SNOW 1.0, SNOW 2.0, and SNOW 3G are word-based synchronous stream ciphers developed by Thomas Johansson and Patrik Ekdahl at Lund University.

History
SNOW 1.0, originally simply SNOW, was submitted to the NESSIE project. The cipher has no known intellectual property or other restrictions. The cipher works on 32-bit words and supports both 128- and 256-bit keys. The cipher consists of a combination of a LFSR and a Finite State Machine (FSM) where the LFSR also feeds the next state function of the FSM. The cipher has a short initialization phase and very good performance on both 32-bit processors and in hardware.

During the evaluation, weaknesses were discovered and as a result, SNOW was not included in the NESSIE suite of algorithms.
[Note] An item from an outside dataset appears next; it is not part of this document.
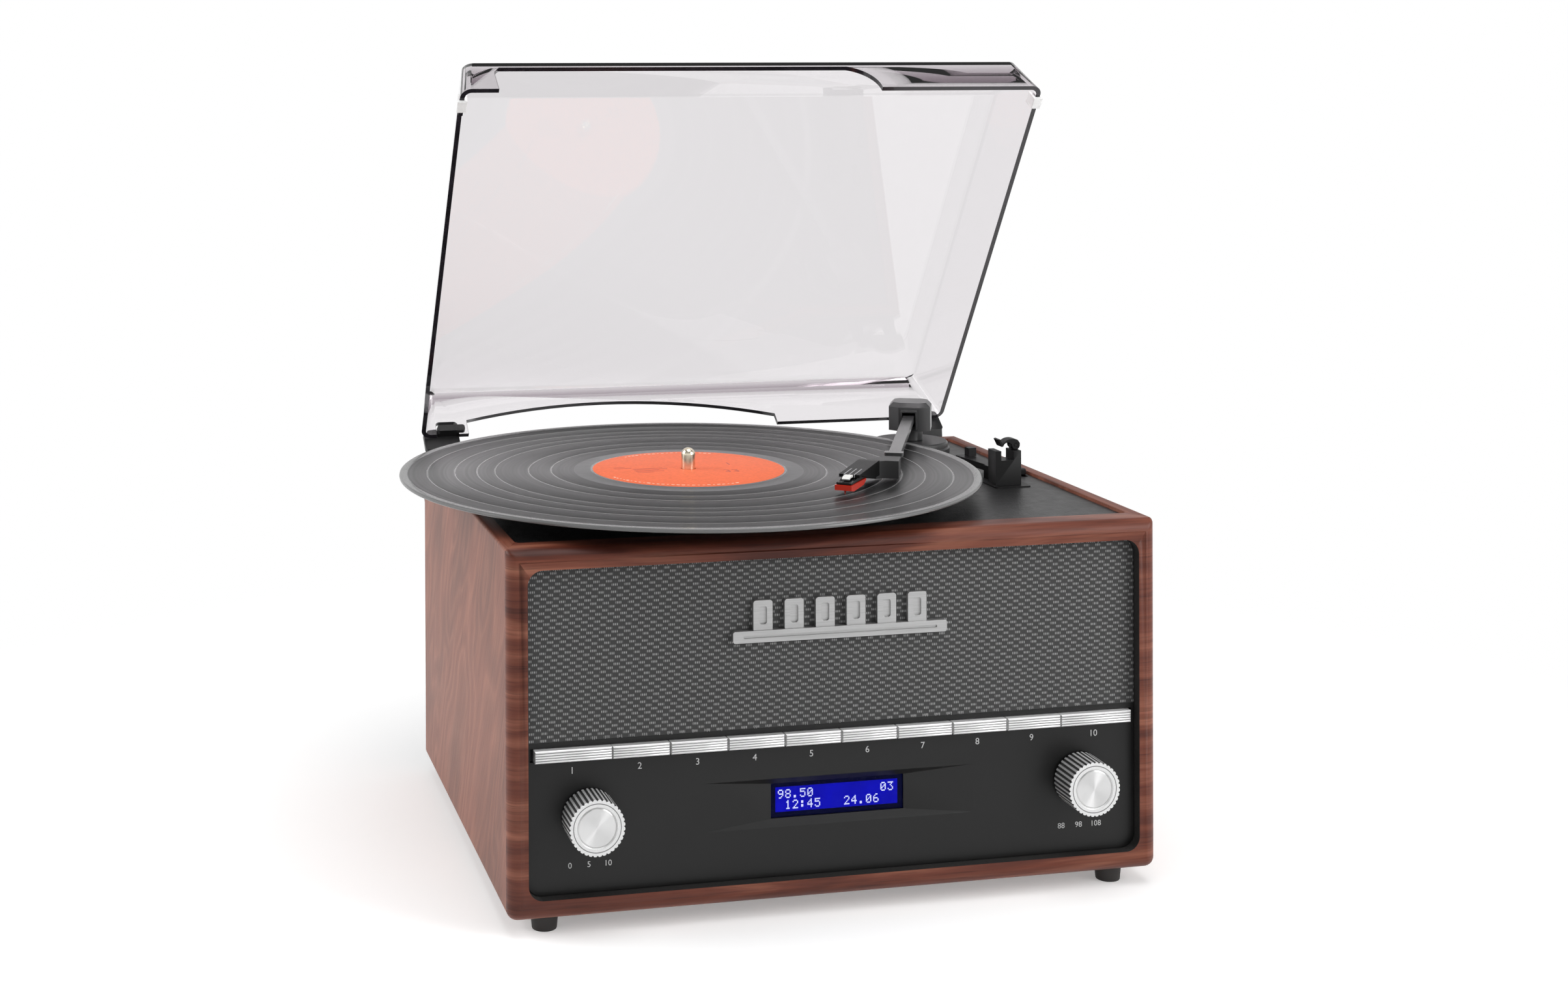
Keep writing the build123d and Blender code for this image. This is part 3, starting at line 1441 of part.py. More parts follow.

The authors have developed a new version, version 2.0 of the cipher, that solves the weaknesses and improves the performance.

During ETSI SAGE evaluation, the design was further modified to increase its resistance against algebraic attacks with the result named SNOW 3G.

It has been found that related keys exist both for SNOW 2.0 and SNOW 3G, allowing attacks against SNOW 2.0 in the related-key model.

Use
SNOW has been used in the ESTREAM project as a reference cipher for the performance evaluation.

SNOW 2.0 is one out of stream ciphers chosen for ISO/IEC standard ISO/IEC 18033-4.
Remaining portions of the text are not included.